Extract the lines between the ones holding "translate([0, 0, half.z])" and "in imported if", inclusive, exactly as written and nothing more.
>> BEGIN MATERIAL
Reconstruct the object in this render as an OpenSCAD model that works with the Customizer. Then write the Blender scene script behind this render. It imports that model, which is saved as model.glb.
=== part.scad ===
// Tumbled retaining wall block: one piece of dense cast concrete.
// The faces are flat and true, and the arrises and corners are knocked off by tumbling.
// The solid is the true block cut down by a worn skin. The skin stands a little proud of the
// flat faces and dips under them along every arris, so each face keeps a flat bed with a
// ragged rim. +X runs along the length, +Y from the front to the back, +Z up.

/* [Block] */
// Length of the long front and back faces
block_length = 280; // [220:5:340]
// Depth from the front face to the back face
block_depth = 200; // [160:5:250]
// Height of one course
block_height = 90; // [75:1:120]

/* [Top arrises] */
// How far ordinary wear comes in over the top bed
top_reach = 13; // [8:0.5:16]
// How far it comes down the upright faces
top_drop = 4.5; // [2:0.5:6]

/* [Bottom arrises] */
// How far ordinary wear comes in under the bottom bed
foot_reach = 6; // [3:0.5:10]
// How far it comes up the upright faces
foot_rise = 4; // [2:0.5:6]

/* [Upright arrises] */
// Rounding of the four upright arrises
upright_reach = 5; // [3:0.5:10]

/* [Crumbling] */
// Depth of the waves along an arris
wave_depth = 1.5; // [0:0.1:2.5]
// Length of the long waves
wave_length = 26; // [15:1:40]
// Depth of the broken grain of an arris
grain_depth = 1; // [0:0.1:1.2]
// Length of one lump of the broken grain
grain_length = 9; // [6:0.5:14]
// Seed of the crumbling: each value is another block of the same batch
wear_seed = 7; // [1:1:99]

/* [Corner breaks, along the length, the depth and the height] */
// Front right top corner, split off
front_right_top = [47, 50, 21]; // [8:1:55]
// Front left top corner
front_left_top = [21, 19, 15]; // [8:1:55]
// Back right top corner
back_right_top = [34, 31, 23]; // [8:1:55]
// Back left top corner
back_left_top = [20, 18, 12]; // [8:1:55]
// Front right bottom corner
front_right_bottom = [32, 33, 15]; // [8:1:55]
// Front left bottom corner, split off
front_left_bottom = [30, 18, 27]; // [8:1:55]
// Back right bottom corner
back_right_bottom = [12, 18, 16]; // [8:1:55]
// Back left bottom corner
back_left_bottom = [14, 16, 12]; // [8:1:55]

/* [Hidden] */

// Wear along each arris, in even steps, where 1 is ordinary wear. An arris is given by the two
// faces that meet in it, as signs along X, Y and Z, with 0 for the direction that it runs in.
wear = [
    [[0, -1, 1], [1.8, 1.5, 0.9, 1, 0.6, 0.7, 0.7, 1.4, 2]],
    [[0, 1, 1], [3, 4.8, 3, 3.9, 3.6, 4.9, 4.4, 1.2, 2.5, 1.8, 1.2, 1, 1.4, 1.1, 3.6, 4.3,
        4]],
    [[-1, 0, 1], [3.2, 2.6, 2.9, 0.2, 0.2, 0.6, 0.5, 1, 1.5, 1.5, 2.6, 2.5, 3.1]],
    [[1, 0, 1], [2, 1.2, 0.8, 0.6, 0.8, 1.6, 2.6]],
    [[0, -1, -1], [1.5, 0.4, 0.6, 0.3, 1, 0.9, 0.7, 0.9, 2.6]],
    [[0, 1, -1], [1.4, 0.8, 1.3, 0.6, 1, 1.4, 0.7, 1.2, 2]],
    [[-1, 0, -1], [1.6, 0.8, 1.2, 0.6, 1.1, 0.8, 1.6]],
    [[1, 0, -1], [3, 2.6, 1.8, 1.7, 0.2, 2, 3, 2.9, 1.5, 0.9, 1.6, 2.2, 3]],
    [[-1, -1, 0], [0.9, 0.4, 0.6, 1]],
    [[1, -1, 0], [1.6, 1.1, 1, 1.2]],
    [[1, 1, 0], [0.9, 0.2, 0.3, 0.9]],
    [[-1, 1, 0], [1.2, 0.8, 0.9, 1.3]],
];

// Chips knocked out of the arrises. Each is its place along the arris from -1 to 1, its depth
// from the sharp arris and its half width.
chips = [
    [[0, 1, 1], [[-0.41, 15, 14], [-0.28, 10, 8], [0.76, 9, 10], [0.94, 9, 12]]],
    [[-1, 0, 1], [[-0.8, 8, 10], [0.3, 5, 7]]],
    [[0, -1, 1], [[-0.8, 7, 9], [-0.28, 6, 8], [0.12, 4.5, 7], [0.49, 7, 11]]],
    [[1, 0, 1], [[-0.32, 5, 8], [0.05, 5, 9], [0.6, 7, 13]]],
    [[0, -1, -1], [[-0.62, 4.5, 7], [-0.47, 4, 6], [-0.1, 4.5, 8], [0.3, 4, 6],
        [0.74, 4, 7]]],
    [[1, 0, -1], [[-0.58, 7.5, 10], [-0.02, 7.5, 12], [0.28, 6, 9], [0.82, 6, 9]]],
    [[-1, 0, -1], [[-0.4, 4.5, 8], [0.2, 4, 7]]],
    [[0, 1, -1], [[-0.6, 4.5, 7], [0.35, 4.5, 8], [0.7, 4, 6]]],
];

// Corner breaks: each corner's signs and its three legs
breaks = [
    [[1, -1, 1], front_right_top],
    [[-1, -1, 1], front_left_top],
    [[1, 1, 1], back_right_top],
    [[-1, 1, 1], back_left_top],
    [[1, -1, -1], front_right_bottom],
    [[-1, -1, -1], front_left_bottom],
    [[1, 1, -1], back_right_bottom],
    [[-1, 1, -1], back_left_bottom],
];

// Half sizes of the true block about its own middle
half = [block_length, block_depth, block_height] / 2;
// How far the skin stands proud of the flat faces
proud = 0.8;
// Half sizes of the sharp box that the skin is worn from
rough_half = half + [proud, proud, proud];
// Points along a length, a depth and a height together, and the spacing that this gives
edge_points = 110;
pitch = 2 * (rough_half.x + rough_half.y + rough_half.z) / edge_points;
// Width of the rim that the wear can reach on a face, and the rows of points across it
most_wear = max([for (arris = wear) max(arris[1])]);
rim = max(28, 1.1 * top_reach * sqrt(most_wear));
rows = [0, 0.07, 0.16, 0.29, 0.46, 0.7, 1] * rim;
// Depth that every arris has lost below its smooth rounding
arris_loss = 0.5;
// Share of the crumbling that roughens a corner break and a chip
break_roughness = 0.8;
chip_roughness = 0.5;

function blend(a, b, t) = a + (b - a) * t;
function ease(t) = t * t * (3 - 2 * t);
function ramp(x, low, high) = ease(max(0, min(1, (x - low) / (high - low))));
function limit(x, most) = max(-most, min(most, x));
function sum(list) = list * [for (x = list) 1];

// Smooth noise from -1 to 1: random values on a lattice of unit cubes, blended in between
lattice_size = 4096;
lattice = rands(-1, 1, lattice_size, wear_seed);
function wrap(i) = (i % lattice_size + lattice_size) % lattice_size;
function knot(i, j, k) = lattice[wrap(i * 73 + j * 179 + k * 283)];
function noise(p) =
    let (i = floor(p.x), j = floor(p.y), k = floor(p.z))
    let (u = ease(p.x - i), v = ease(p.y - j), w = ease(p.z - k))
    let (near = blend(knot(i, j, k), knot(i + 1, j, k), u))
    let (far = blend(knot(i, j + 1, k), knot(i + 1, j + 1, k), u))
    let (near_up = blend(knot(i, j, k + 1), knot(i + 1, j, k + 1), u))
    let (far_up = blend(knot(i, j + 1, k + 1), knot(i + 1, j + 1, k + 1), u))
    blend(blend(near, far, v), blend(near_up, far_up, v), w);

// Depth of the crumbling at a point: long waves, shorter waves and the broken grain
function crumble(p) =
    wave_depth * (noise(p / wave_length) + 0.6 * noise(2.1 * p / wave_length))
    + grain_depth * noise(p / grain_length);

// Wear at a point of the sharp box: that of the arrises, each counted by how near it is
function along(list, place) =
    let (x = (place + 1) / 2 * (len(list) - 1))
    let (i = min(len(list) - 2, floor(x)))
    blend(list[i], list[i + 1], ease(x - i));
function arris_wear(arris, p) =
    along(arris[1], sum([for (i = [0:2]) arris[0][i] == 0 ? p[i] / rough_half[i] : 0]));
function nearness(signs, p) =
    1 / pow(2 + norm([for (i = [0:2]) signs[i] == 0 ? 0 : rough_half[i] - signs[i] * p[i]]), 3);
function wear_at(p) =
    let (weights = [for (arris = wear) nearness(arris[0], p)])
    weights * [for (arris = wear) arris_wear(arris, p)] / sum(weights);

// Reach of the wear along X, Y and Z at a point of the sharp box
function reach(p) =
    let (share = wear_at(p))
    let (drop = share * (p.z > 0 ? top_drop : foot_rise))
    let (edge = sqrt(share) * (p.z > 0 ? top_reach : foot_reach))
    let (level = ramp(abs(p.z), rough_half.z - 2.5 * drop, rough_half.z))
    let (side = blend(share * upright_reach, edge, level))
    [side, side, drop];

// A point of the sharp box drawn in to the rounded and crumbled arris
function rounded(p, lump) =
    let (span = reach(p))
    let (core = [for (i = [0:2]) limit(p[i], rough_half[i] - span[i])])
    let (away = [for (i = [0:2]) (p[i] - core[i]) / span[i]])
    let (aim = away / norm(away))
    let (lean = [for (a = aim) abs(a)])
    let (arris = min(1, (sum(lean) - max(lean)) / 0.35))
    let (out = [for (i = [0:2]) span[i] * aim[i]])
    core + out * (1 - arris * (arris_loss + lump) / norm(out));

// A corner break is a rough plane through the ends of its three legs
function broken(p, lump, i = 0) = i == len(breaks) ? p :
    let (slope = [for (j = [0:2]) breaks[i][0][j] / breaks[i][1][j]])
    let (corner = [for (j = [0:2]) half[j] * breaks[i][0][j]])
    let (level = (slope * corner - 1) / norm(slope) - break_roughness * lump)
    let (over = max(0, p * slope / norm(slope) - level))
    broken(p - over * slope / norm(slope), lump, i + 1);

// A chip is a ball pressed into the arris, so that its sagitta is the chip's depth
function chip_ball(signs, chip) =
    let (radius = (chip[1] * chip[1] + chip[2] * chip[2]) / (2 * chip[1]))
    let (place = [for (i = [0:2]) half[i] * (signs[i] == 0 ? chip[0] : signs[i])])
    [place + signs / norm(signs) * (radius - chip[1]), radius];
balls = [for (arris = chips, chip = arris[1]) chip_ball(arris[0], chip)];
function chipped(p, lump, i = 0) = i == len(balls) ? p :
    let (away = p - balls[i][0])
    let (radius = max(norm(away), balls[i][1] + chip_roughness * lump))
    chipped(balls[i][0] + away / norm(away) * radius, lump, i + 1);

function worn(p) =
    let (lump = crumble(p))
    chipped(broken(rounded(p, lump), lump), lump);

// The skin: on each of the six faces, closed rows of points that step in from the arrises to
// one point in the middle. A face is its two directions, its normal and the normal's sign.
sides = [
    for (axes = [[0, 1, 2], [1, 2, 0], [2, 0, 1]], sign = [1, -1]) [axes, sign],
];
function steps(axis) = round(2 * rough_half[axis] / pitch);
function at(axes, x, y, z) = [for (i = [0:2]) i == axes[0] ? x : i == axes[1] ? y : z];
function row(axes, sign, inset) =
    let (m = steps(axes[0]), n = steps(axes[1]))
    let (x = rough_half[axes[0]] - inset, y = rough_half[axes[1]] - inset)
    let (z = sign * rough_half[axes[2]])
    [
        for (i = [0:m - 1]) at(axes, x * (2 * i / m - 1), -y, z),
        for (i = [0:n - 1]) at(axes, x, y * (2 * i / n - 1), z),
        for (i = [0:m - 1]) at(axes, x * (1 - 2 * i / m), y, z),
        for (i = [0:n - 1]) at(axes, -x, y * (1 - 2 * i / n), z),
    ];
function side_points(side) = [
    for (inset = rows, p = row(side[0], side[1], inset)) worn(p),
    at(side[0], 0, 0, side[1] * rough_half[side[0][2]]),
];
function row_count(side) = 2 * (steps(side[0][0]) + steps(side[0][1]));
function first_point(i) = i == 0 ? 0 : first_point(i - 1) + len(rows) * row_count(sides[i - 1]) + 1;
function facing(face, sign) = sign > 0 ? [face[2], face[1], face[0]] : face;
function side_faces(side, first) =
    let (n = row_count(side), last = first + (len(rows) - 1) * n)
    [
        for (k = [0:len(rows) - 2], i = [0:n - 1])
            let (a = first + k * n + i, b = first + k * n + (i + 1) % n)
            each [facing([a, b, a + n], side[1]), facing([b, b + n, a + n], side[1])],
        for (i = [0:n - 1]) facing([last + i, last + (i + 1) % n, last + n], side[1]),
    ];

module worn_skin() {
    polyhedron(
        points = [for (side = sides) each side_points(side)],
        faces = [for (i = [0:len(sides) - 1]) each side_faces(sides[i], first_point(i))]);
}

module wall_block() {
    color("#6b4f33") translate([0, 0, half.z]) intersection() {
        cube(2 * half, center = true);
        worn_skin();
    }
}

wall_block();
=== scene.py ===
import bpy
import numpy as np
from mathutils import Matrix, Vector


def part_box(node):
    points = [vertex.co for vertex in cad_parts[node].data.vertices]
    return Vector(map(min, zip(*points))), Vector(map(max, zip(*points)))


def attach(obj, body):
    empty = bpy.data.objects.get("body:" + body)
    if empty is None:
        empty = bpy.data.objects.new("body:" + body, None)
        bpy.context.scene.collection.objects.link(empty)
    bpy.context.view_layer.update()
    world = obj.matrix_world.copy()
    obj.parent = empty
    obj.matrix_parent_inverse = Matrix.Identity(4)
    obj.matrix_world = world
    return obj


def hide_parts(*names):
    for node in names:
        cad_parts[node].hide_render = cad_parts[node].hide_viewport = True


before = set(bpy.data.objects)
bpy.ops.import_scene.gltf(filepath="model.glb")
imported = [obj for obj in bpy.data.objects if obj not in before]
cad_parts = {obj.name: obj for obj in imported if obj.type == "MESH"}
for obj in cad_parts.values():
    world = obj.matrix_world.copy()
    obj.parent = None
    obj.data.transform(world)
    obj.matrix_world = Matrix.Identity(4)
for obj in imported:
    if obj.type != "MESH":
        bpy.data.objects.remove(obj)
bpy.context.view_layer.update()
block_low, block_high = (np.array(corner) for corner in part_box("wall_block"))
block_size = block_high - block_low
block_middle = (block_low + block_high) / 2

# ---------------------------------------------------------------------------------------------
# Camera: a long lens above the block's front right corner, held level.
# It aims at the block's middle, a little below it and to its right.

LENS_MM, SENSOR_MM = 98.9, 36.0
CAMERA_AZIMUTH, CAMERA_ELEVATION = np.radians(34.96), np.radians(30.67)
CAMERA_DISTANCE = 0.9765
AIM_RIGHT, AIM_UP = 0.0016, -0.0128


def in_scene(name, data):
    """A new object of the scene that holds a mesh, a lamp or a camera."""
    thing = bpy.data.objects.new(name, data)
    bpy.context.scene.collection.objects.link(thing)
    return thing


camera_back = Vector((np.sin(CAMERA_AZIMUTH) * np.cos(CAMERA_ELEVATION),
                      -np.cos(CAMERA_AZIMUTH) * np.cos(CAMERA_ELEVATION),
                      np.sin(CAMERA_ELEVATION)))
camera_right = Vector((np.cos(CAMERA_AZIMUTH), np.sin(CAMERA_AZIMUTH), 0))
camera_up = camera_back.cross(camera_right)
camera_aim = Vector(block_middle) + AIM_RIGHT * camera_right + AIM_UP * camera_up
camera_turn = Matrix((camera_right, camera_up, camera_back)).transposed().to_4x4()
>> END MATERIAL
## OUTPUT FOR THIS TASK
    color("#6b4f33") translate([0, 0, half.z]) intersection() {
        cube(2 * half, center = true);
        worn_skin();
    }
}

wall_block();
=== scene.py ===
import bpy
import numpy as np
from mathutils import Matrix, Vector


def part_box(node):
    points = [vertex.co for vertex in cad_parts[node].data.vertices]
    return Vector(map(min, zip(*points))), Vector(map(max, zip(*points)))


def attach(obj, body):
    empty = bpy.data.objects.get("body:" + body)
    if empty is None:
        empty = bpy.data.objects.new("body:" + body, None)
        bpy.context.scene.collection.objects.link(empty)
    bpy.context.view_layer.update()
    world = obj.matrix_world.copy()
    obj.parent = empty
    obj.matrix_parent_inverse = Matrix.Identity(4)
    obj.matrix_world = world
    return obj


def hide_parts(*names):
    for node in names:
        cad_parts[node].hide_render = cad_parts[node].hide_viewport = True


before = set(bpy.data.objects)
bpy.ops.import_scene.gltf(filepath="model.glb")
imported = [obj for obj in bpy.data.objects if obj not in before]
cad_parts = {obj.name: obj for obj in imported if obj.type == "MESH"}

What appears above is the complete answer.